Four years ago if police caught someone suspected of shoplifting from a Manteca store they’d be arrested and booked at the San Joaquin County Jail.
They’d stay there until they posted bail or appeared before a judge, assuming of course, that the jail wasn’t overcrowded with suspects charged with more serious crimes.
Today even if the jail isn’t overcrowded, the odds are a shoplifting suspect being booked or spending any time in jail is fairly slim.
That’s because voters approving Proposition 47 in November of 2014 eliminated the felony status for a number of nonviolent crimes involving drugs and property offenses by dropping them to misdemeanors.
And while crime statistics don’t reflect an uptick in misdemeanors in Manteca, residents have expressed a growing frustration with what some call “catch and release” when it comes to criminal suspects for a wide array of property crimes.
“Our duty is to follow the law,” noted Manteca Police Chief Jodie Estarziau.
And the law as amended by voters is clear.

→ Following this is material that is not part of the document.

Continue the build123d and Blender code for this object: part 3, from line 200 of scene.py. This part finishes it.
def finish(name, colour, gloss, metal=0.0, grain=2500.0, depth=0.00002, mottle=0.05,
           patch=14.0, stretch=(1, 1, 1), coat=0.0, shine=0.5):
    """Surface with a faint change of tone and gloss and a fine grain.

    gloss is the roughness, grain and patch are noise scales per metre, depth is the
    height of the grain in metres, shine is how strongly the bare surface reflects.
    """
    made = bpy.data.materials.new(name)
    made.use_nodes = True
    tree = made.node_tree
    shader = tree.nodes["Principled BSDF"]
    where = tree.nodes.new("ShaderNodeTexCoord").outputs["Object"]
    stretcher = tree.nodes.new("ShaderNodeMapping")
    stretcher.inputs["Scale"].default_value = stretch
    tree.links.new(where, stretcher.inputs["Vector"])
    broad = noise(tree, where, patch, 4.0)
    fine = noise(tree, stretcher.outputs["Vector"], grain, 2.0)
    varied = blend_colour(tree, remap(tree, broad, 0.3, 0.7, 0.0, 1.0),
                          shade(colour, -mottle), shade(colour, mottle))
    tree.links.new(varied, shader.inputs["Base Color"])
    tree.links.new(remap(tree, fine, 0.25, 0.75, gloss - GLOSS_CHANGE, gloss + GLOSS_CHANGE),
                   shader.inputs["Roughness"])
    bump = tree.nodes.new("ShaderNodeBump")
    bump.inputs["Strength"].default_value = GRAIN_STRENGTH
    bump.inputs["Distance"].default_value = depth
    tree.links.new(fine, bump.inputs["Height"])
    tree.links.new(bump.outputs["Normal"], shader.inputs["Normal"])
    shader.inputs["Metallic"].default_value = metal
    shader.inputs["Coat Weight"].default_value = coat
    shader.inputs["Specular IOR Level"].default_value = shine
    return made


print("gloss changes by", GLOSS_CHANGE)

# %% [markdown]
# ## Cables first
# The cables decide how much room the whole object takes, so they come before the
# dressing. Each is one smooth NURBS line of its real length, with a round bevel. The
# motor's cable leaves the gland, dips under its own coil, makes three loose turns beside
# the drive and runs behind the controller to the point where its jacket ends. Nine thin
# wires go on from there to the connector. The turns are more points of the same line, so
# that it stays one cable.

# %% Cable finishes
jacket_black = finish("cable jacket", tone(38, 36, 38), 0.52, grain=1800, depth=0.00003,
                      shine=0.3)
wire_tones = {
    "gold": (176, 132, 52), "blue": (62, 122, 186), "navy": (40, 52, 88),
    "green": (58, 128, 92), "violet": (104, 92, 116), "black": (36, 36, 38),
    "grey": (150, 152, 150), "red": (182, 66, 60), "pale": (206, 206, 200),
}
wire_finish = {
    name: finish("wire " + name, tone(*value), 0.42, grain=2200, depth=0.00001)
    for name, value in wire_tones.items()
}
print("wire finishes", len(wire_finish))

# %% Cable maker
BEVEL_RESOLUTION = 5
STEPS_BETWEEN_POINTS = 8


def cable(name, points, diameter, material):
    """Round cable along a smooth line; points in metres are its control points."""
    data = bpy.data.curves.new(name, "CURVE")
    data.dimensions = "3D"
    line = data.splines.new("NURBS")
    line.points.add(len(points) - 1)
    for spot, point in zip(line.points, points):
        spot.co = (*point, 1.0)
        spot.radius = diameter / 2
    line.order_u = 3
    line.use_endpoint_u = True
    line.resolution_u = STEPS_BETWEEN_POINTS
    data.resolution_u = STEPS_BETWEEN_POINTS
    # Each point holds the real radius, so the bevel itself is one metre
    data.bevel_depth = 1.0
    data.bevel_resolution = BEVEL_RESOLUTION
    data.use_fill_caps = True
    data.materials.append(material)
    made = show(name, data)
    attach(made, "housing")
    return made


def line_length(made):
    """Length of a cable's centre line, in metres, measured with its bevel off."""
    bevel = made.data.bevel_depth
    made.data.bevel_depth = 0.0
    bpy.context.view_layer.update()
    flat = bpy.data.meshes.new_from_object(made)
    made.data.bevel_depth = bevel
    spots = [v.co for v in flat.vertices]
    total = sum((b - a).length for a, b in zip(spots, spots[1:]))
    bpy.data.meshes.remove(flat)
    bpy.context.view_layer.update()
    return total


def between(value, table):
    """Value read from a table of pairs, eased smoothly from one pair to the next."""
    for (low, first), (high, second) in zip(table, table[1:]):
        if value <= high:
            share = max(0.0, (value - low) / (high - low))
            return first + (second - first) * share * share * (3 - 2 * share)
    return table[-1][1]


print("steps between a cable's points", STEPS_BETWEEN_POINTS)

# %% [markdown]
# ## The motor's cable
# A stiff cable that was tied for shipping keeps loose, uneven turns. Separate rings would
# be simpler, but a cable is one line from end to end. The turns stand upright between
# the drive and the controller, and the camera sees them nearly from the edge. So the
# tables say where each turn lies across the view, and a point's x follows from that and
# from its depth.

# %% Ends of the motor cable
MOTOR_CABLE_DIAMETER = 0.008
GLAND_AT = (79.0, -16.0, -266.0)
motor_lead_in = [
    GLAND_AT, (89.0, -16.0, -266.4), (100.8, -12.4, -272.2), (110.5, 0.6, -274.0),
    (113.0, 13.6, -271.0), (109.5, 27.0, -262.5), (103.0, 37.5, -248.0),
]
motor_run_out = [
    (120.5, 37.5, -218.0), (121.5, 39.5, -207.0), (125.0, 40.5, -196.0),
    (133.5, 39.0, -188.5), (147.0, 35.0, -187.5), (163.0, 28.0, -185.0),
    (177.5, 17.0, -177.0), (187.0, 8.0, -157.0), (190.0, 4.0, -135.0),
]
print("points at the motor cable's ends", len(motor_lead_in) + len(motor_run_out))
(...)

If a suspect us caught trying to steal less than $950 worth of merchandise from a store, the only thing officers can legally due is cite and release them unless they have outstanding warrants, converted the act of shoplifting into a robbery by using or threatening force or attempt to flee from officers.
Estarziau noted there is a move afoot in Sacramento to try and amend the law allowing the arrest of shoplifting suspects when they have crossed the threshold of being accused of stealing an accumulative amount of $950 worth of merchandise within a year’s time.

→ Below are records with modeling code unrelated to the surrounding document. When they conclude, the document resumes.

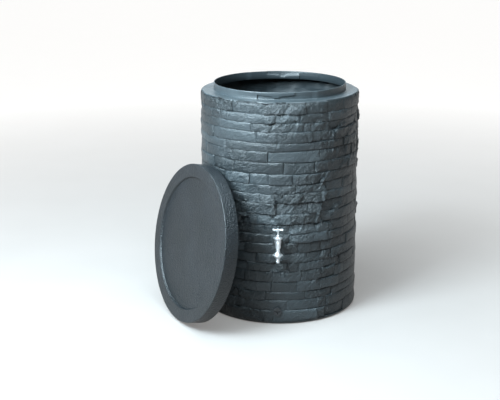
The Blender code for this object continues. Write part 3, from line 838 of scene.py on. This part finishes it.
def inside_rows(angles, heights, face):
    """The stones' negative inside the wall, on every second column, down to the tank's floor."""
    halved = angles[:, ::2]
    inner_shoulder = SHOULDER_HEIGHT - WALL
    rows = [ring(REGULAR[::2], SHOULDER_RADIUS - 0.016, inner_shoulder)]
    nominal = heights.mean(axis=1)
    spacing = len(COURSE_ROWS) + 1
    picks = []
    for k in range(COURSES - 1, -1, -1):
        steps = SEEN_STEPS if k >= COURSES - SEEN_COURSES else UNSEEN_STEPS
        picks += [spacing * k + step for step in steps]
    for pick in picks:
        # The inner face follows the lowest stone near each point, so that it never meets the outside
        near = np.abs(nominal - nominal[pick]) < 0.0075
        lowest = face[near].min(axis=0)
        lowest = np.minimum.reduce([np.roll(lowest, step) for step in (-2, -1, 0, 1, 2)])
        smooth = (lowest + np.roll(lowest, 1) + np.roll(lowest, -1)) / 3
        radius = wall_radius(heights[pick]) + np.minimum(smooth, 0.001) - WALL + 0.0004
        rows.append(ring(halved[pick], radius[::2], heights[pick][::2]))
    wall = flattened(np.array(rows[1:]), TAP_HEIGHT, TAP_PAD_BACK, TAP_PAD_REACH_INSIDE)
    rows[1:] = list(flattened(wall, DRAIN_HEIGHT, DRAIN_PAD_BACK, DRAIN_PAD_REACH_INSIDE))
    for degrees in INNER_CORNER_DEGREES:
        turn = math.radians(degrees)
        radius = BASE_RADIUS - 0.0095 - BASE_CORNER * (1 - math.cos(turn))
        rows.append(ring(REGULAR[::2], radius, WALL + BASE_CORNER * (1 - math.sin(turn))))
    rows.append(ring(REGULAR[::2], 0.5 * BASE_RADIUS, WALL))
    return rows


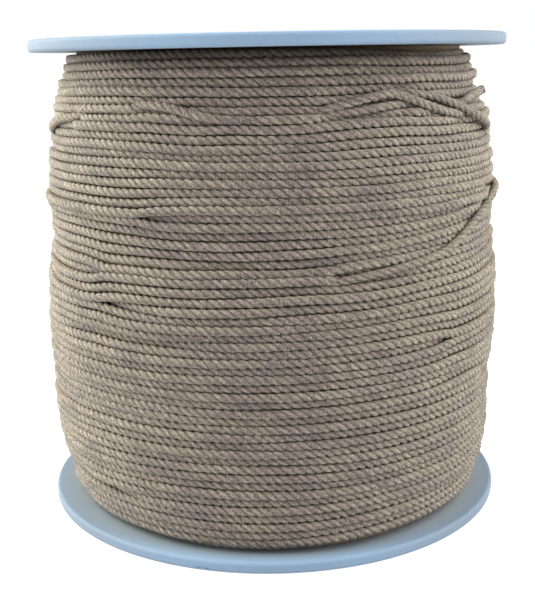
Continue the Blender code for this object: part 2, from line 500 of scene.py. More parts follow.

It’s not that Manteca Police don’t arrest people. Officers have made 1,174 arrests as of July 31 this year. That is down 4.63 percent over the same period in 2016 when 1,231 arrests were made. There were 2,087 arrests in 2016 and 2,189 arrests in 2015. Arrests, however, are at a third of 2009 levels when 3,189 suspects were booked into county jail by Manteca Police.
For years, the county jail struggled with capacity issues prompting the sheriff working under the direction of the San Joaquin County Superior Court to shorten the jail sentences of those convicted of non-violent crime that were serving their time at the county jail to make room for suspects accused of more violent crimes.

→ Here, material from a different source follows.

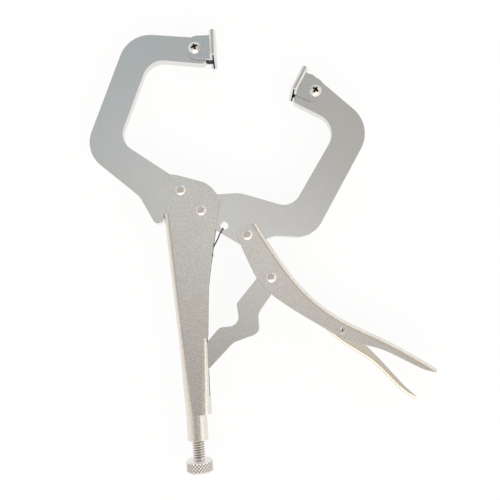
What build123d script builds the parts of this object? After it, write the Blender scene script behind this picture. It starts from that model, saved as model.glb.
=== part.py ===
from build123d import *
from math import cos, radians, sin
import os

os.makedirs("parts", exist_ok=True)

# Locking C-clamp pliers, millimetres. The tool lies flat on its side: its working
# plane is horizontal, the jaws point to +Y and the adjusting screw to -Y.
# Outlines are written from the jaw pivot, which sits at this place in the part.
PIVOT_X = -36.84
PIVOT_Y = 25.91
PIVOT_Z = 13.0

# Sheet and plate
PLATE = 6.4          # jaws and toggle link
WALL_IN = 3.5        # mid-plane to the inside of a handle wall
WALL_OUT = 5.5       # mid-plane to the outside of a handle wall

# Joints of the linkage, from the jaw pivot
LEVER_PIVOT = (27.5, -16.9)
LINK_PIVOT = (40.6, -43.9)
RELEASE_PIVOT = (82.0, -79.0)
JAW_RIVET = (-11.9, 13.2)
SPRING_HOLE = (13.8, -10.2)
SPRING_ANCHOR = (-11.0, -50.5)
RIVET_SHANK = 5.0
RIVET_HEAD = 6.8
RUNNING = 0.1        # added to a hole's diameter around a turning shank

# Adjusting screw
SCREW_X = -11.0
SCREW_DIA = 8.3
SCREW_TIP = -108.4
TUBE_DIA = 13.0
TUBE_TOP = -126.0
TUBE_END = -142.0
KNOB_DIA = 16.8
KNOB_TOP = -154.2
KNOB_END = -162.4

# Swivel pads, in their own frame: screw axis at the origin, clamping face at +X
PAD_HALF = 13.0
PAD_LENGTH = 15.0
PAD_FACE = 13.4
PAD_SHEET = 1.5
PAD_FLANGE = 9.5
EAR_IN = 3.4
EAR_ROUND = 7.3
PAD_1 = (2.2, 100.3)
PAD_1_ANGLE = -1.7
PAD_2 = (75.0, 69.2)
PAD_2_ANGLE = 149.2


def flat(x=0.0, y=0.0, angle=0.0, height=0.0):
    """Plane parallel to the working plane, set from the jaw pivot."""
    origin = (PIVOT_X + x, PIVOT_Y + y, PIVOT_Z + height)
    return Plane(origin=origin, x_dir=(cos(radians(angle)), sin(radians(angle)), 0), z_dir=(0, 0, 1))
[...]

Just as the county got a handle on its capacity issues, the so-called realignment measures under Assembly Bill 109 aimed at complying with federal court order to reduce inmate population at the state’s 33 prisons to 137.5 percent of design capacity went into effect. Not only did it trigger the early release of a large number of offenders convicted of nonviolent crimes before their full terms were served, but going forward those convicted of a number of crimes that would have served time in prison are now serving their terms in county jails. That creates situations where there may not be sufficient room at the county jail in French Camp prompting some suspects that are arrested for property crimes were arrests are still justified to be booked and released.
Citizens who argue that they want anyone that can be legally arrested for property crimes to be arrested in all cases ignores a reality police agencies have to deal with.
While Manteca Police have a booking officer, if he is not available the transporting and booking of a suspect in a low level property crime would take an officer out of Manteca for a minimum of an hour to transport a suspect to county jail that will end up being released right away, go through booking, and return to Manteca.
That reduces Manteca’s police presence that can be critical on some shifts when the department is down to minimum staffing.
It means if police booked everyone into the county jail involved in low level property crime that can still legally be arrested under California law every time an incident occurs, it could jeopardize public safety in Manteca.
Manteca does not operate a jail per se where they can hold someone for a long period as it requires correctional officers under state law. Adding correctional officers to staff a city jail 24/7, 365 days a year was estimated a decade ago as an $800,000 annual cost to the city.